Thank you again for submitting your work to Cornell Law Review in the past and we look forward to receiving and reviewing your future work.
Board of Editors
Cornell Law Review
It appears that the journals are making a big push this submission season to enforce their announcement. But already ambiguities are beginning to crop up. Harvard is emphasizing articles under 25,000 words, with a putative cap of 35,000 words, although this leaves open how Harvard will deal with articles in the 25,000-35,000 word range. In partial contrast, Cornell is giving preference to 30,000 words or less. For authors caught by surprise, this submission period could be pretty bumpy. (As for me, I was targeting 30,000 words for my latest article, so I think I’m OK…?).
Posted by Eric at 08:57 AM | Legal Education Industry
February 08, 2005
Law Review Editors to Authors: "Too Many Words"

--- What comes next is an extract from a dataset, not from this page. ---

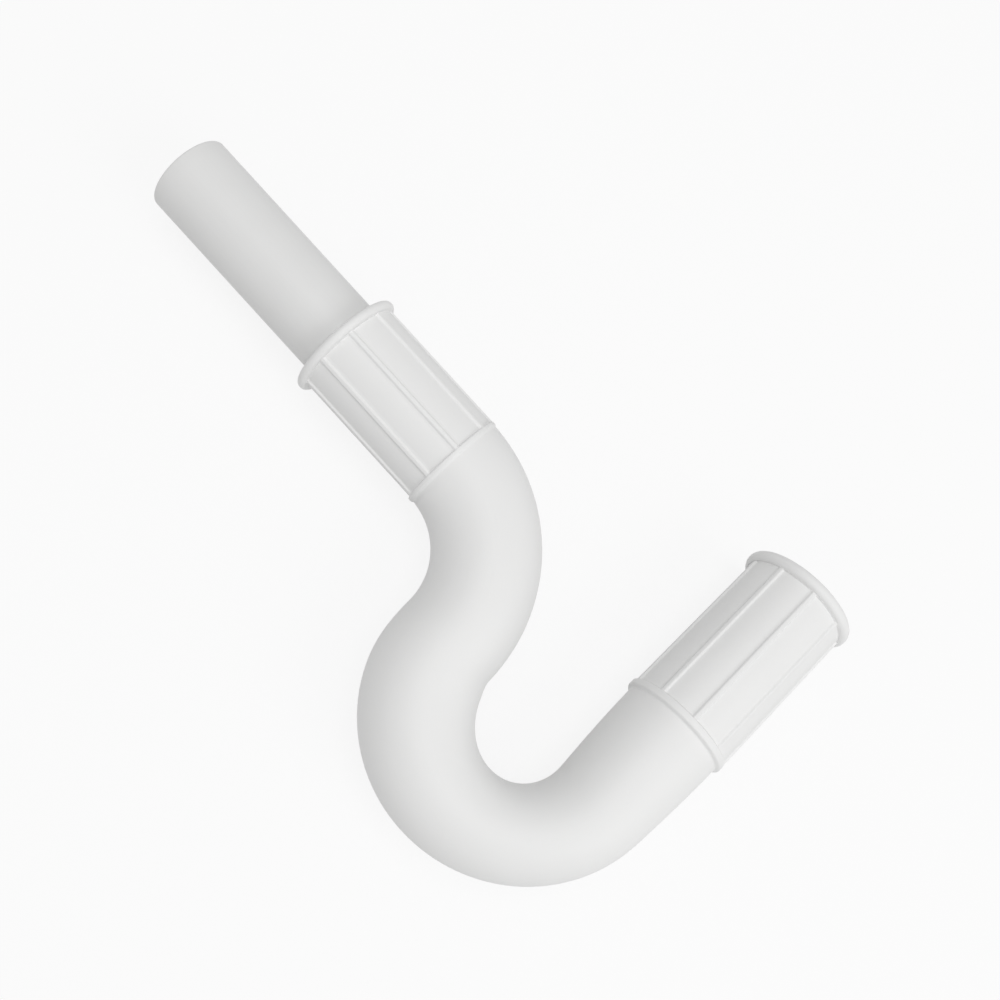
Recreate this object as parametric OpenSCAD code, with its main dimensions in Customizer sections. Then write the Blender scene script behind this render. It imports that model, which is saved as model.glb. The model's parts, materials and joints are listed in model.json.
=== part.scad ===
// Moulded rubber waste trap with a rigid outlet pipe pushed into its upper socket.
// It lies on its side, with its two bends in one level plane. Lengths are in millimetres.

/* [Outlet pipe] */
// Outside diameter of the outlet pipe
pipe_d = 38.1; // [32:0.1:40]
// Wall of the outlet pipe
pipe_wall = 1.8; // [1.2:0.1:2.6]
// Whole length of the outlet pipe
pipe_len = 150; // [110:1:260]
// Length of pipe that stands in the socket
pipe_in = 51; // [35:1:62]
// Bevel on the edges of the pipe's two ends
pipe_edge = 1; // [0.2:0.1:1]
// Width of the groove that shows how deep to push the pipe
mark_w = 0.6; // [0.4:0.1:1]
// Depth of that groove
mark_deep = 0.25; // [0.1:0.05:0.4]

/* [Upper socket] */
// Length of the socket from its mouth to the base ring
socket_len = 69.5; // [66:0.5:90]
// Rubber wall round the pipe
socket_wall = 4.3; // [3:0.1:6]
// Gap between the pipe and the socket's bore, on the radius
pipe_gap = 0.05; // [0.03:0.01:0.08]
// Length of the stop ring that the pipe is pushed towards
stop_len = 3; // [2:0.5:5]

/* [Inlet socket] */
// Bore of the socket that grips the basin's tail
inlet_d = 41; // [38:0.1:44]
// Rubber wall round the inlet bore
inlet_wall = 4.1; // [3:0.1:6]
// Length of the inlet socket from its mouth to the base ring
inlet_len = 82.5; // [50:0.5:110]
// Bevel that leads a pipe into either socket
lead_in = 1.2; // [0.5:0.1:2]

/* [Bends] */
// Angle that the upper bend turns from the outlet's line
upper_turn = 87.6; // [75:0.2:95]
// Radius of the upper bend at its centre line
upper_r = 55; // [45:0.5:80]
// Radius of the U bend at its centre line
u_r = 45.8; // [40:0.1:70]
// Straight leg between the U bend and the inlet socket
leg_len = 45; // [25:1:90]

/* [Hollow body] */
// Half width of the body where it leaves the upper socket
neck_r = 23.8; // [22:0.1:26]
// Half width of the body between its two bends
waist_r = 23.5; // [22:0.1:26]
// Half width of the body at the start of the U bend, where it is widest
heel_r = 24.5; // [22:0.1:27]
// Half width of the body at its narrowest, in the U bend
low_r = 19.9; // [18:0.1:26]
// Half width of the body at the inlet socket
leg_r = 23.9; // [22:0.1:26]
// Place of the widest section, as a share of the U bend
heel_at = 0.13; // [0.05:0.01:0.4]
// Place of the narrowest section, as a share of the U bend
low_at = 0.69; // [0.5:0.01:0.9]
// Share of the narrowing that the depth of the section leaves out
depth_kept = 0.8; // [0:0.05:1]
// Rubber wall of the body
body_wall = 5; // [3.5:0.1:6]

/* [Beads and rings] */
// Width of the bead round the upper socket's mouth
socket_bead_w = 4.1; // [3:0.1:7]
// Height of that bead above the socket
socket_bead_h = 3.2; // [2.2:0.1:5]
// Width of the bead round the inlet's mouth
inlet_bead_w = 5.5; // [4:0.1:8]
// Height of that bead above the socket
inlet_bead_h = 2.9; // [2.8:0.1:5]
// Width of the base ring under the upper socket
socket_ring_w = 2; // [1.5:0.1:4]
// Width of the base ring under the inlet socket
inlet_ring_w = 3.4; // [2:0.1:6]
// Height of both base rings above their sockets
ring_h = 1.1; // [1:0.1:2.5]

/* [Grip ribs] */
// Number of ribs along the upper socket
socket_ribs = 9; // [4:1:12]
// Angle that the upper socket's first rib stands round from the top, towards the outside of the bend
socket_rib_turn = -2.5; // [-20:0.5:20]
// Number of ribs along the inlet socket
inlet_ribs = 9; // [4:1:12]
// Angle that the inlet's first rib stands round from the top, towards the outside of the U
inlet_rib_turn = -5; // [-20:0.5:20]
// Width of a rib at its foot
rib_w = 3.2; // [2:0.1:4]
// Height of a rib above the socket
rib_h = 0.9; // [0.5:0.1:0.9]

/* [Fineness] */
// Sections along the body's outside
body_rings = 58; // [40:1:64]
// Sides of each of those sections
body_sides = 40; // [32:4:44]
// Sections along the waterway
water_rings = 30; // [24:1:36]
// Sides of each section of the waterway
water_sides = 24; // [20:4:28]

/* [Hidden] */
$fn = 96;

// How far one solid runs into the next, so that they join or cut cleanly
overlap = 1;
rib_crown_w = rib_w * 0.6;

socket_bore_r = pipe_d / 2 + pipe_gap;
socket_r = socket_bore_r + socket_wall;
inlet_r = inlet_d / 2 + inlet_wall;
stop_r = pipe_d / 2 - pipe_wall;
socket_bead_r = socket_r + socket_bead_h;
inlet_bead_r = inlet_r + inlet_bead_h;

// The centre line starts at the upper socket's base ring, at the origin, and runs along +X.
// It turns down through the upper bend, back up through the U bend and ends along +Y.
u_turn = upper_turn + 90;
upper_len = upper_r * upper_turn * PI / 180;
u_len = u_r * u_turn * PI / 180;
line_len = upper_len + u_len + leg_len;
u_centre = [
    upper_r * sin(upper_turn) + u_r * sin(upper_turn),
    upper_r * (cos(upper_turn) - 1) + u_r * cos(upper_turn)
];
leg_x = u_centre.x + u_r;
inlet_base_y = u_centre.y + leg_len;

// Lengths along the centre line at which the half width is set, and the half widths there
WIDTHS = [
    [0, neck_r],
    [upper_len, waist_r],
    [upper_len + heel_at * u_len, heel_r],
    [upper_len + low_at * u_len, low_r],
    [line_len, leg_r]
];

function ease(t) = (1 - cos(180 * max(0, min(1, t)))) / 2;

function half_width(s, i = 0) =
    s > WIDTHS[i + 1][0] && i < len(WIDTHS) - 2
    ? half_width(s, i + 1)
    : let (t = (s - WIDTHS[i][0]) / (WIDTHS[i + 1][0] - WIDTHS[i][0]))
      WIDTHS[i][1] + (WIDTHS[i + 1][1] - WIDTHS[i][1]) * ease(t);

function half_depth(s) = half_width(s) + depth_kept * (leg_r - half_width(s));

// The centre line's heading at a length s, in degrees from +X
function heading(s) =
    s < upper_len
    ? -upper_turn * s / upper_len
    : min(90, -upper_turn + u_turn * (s - upper_len) / u_len);

// The centre line's place at a length s
function place(s) =
    let (h = heading(s))
    s < upper_len
    ? [-upper_r * sin(h), upper_r * (cos(h) - 1)]
    : u_centre + u_r * [sin(h), -cos(h)] + [0, max(0, s - upper_len - u_len)];

// One oval section across the centre line, drawn in by inset
function section(s, sides, inset) =
    let (c = place(s), h = heading(s), w = half_width(s) - inset, d = half_depth(s) - inset)
    [
        for (j = [0 : sides - 1])
            let (a = 360 * j / sides)
            [c.x - w * cos(a) * sin(h), c.y + w * cos(a) * cos(h), d * sin(a)]
    ];

function sections(rings, sides, inset, run) =
    [for (i = [0 : rings]) each section(run * i / rings, sides, inset)];

// The solid that the section sweeps out along the centre line, over a length run
module swept(rings, sides, inset, run) {
    start_face = [for (j = [0 : sides - 1]) j];
    end_face = [for (j = [sides - 1 : -1 : 0]) rings * sides + j];
    side_faces = [
        for (i = [0 : rings - 1], j = [0 : sides - 1])
            let (a = i * sides + j, b = i * sides + (j + 1) % sides)
            each [[a, a + sides, b + sides], [a, b + sides, b]]
    ];
    polyhedron(
        points = sections(rings, sides, inset, run),
        faces = concat([start_face, end_face], side_faces)
    );
}

// A band with a round edge, its lower side at height z
module bead(edge_r, w, z) {
    core_r = edge_r - w / 2;
    translate([0, 0, z]) cylinder(r = core_r, h = w);
    translate([0, 0, z + w / 2])
        rotate_extrude()
            translate([core_r, 0])
                circle(d = w);
}

// A ring with bevelled edges, centred on height 0
module base_ring(edge_r, w) {
    bevel = w / 5;
    translate([0, 0, -w / 2]) cylinder(r1 = edge_r - bevel, r2 = edge_r, h = bevel);
    translate([0, 0, bevel - w / 2]) cylinder(r = edge_r, h = w - 2 * bevel);
    translate([0, 0, w / 2 - bevel]) cylinder(r1 = edge_r, r2 = edge_r - bevel, h = bevel);
}

// Evenly spaced ribs with sloping flanks, the first one at an angle turn from +X
module ribs(count, turn, foot_r, run) {
    for (i = [0 : count - 1])
        rotate(turn + 360 * i / count)
            linear_extrude(height = run)
                polygon([
                    [foot_r - overlap, -rib_w / 2],
                    [foot_r, -rib_w / 2],
                    [foot_r + rib_h, -rib_crown_w / 2],
                    [foot_r + rib_h, rib_crown_w / 2],
                    [foot_r, rib_w / 2],
                    [foot_r - overlap, rib_w / 2]
                ]);
}

// The outside of a socket that stands on its base ring, with its mouth upwards
module socket_skin(edge_r, run, ring_w, bead_r, bead_w) {
    cylinder(r = edge_r, h = run - bead_w / 2);
    base_ring(edge_r + ring_h, ring_w);
    bead(bead_r, bead_w, run - bead_w);
}

// The bore of a socket from height z to its mouth, with a lead-in bevel
module socket_bore(bore_r, z, run) {
    translate([0, 0, z]) cylinder(r = bore_r, h = run - z + overlap);
    translate([0, 0, run - lead_in])
        cylinder(r1 = bore_r, r2 = bore_r + lead_in + overlap, h = lead_in + overlap);
}

// The upper socket's frame: base ring at the origin, mouth towards -X, its own +X on top
module at_socket() {
    rotate([0, -90, 0]) children();
}

// The inlet socket's frame: base ring at the end of the leg, mouth towards +Y, its own +X on top
module at_inlet() {
    translate([leg_x, inlet_base_y, 0]) rotate([-90, -90, 0]) children();
}

module trap_solid() {
    swept(body_rings, body_sides, 0, line_len);
    at_socket() {
        socket_skin(socket_r, socket_len, socket_ring_w, socket_bead_r, socket_bead_w);
        ribs(socket_ribs, socket_rib_turn, socket_r, socket_len - socket_bead_w / 2);
    }
    at_inlet() {
        socket_skin(inlet_r, inlet_len, inlet_ring_w, inlet_bead_r, inlet_bead_w);
        ribs(inlet_ribs, inlet_rib_turn, inlet_r, inlet_len - inlet_bead_w / 2);
    }
}

module trap_hollow() {
    swept(water_rings, water_sides, body_wall, line_len + overlap);
    at_socket() {
        translate([0, 0, -overlap]) cylinder(r = stop_r, h = stop_len + 2 * overlap);
        socket_bore(socket_bore_r, stop_len, socket_len);
    }
    at_inlet() socket_bore(inlet_d / 2, 0, inlet_len);
}

// Corners of the whole part in the centre line's frame, and the move that centres it on the floor
x_low = -(socket_len + pipe_len - pipe_in);
x_high = leg_x + inlet_bead_r;
y_low = min([for (p = sections(body_rings, body_sides, 0, line_len)) p.y]);
y_high = inlet_base_y + inlet_len;
lift = max(inlet_bead_r, socket_bead_r);
to_floor = [-(x_low + x_high) / 2, -(y_low + y_high) / 2, lift];

// One rubber moulding: both sockets, both bends and the waterway through them
module trap_body() {
    color([0.93, 0.93, 0.92])
        translate(to_floor)
            difference() {
                trap_solid();
                trap_hollow();
            }
}

// A rigid tube that stands pipe_in deep in the upper socket, up to the groove on its outside
module outlet_pipe() {
    bore_r = pipe_d / 2 - pipe_wall;
    color([0.88, 0.88, 0.87])
        translate(to_floor)
            at_socket()
                translate([0, 0, socket_len - pipe_in])
                    rotate_extrude()
                        polygon([
                            [bore_r, 0],
                            [pipe_d / 2 - pipe_edge, 0],
                            [pipe_d / 2, pipe_edge],
                            [pipe_d / 2, pipe_in],
                            [pipe_d / 2 - mark_deep, pipe_in + mark_w / 2],
                            [pipe_d / 2, pipe_in + mark_w],
                            [pipe_d / 2, pipe_len - pipe_edge],
                            [pipe_d / 2 - pipe_edge, pipe_len],
                            [bore_r, pipe_len]
                        ]);
}

trap_body();
outlet_pipe();
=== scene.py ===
"""Rubber waste trap: one white rubber moulding with two ribbed sockets, and a rigid outlet pipe.

Laid out as a Blender add-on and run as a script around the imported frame.
Lengths are in metres. The trap lies on its side, with its bends in one level plane.
"""

import json
import math

import bmesh
import bpy
from bpy.props import FloatProperty, FloatVectorProperty, IntProperty, PointerProperty
from bpy.types import Operator, Panel, PropertyGroup
from mathutils import Matrix, Vector


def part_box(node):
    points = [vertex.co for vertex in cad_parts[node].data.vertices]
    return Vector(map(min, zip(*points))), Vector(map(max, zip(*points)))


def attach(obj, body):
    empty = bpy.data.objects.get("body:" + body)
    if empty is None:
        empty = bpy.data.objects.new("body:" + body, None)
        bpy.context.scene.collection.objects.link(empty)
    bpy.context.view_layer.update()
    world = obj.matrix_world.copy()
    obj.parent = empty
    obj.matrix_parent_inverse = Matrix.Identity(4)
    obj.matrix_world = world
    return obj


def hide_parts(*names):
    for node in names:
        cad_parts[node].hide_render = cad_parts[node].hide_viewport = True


bl_info = {
    "name": "Rubber Waste Trap",
    "version": (1, 0, 0),
    "blender": (4, 5, 0),
    "location": "View3D > Sidebar > Trap",
    "description": "Builds a moulded rubber waste trap with its outlet pipe, and a stage to show it on",
    "category": "Add Mesh",
}

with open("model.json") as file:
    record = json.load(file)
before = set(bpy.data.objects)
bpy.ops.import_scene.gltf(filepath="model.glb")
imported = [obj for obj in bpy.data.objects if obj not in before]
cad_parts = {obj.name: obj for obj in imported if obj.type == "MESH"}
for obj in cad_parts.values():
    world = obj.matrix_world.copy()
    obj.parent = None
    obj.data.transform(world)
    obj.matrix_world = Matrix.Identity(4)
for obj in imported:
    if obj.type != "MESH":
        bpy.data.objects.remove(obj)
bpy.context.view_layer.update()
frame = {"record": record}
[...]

The blogosphere is abuzz with the announcement that law reviews are going to try to limit the length of law review articles. If true, this is excellent news for everyone, including authors like me. But I don’t believe it for a second. Law review articles editors are still going to need to be educated on very specialized topics to appreciate the import of the paper, and editors are still going to make decisions about a manuscript based on factors that have nothing to do with its content. After this year’s crop of editors turns over, it will be interesting to see how many editors remember this treaty.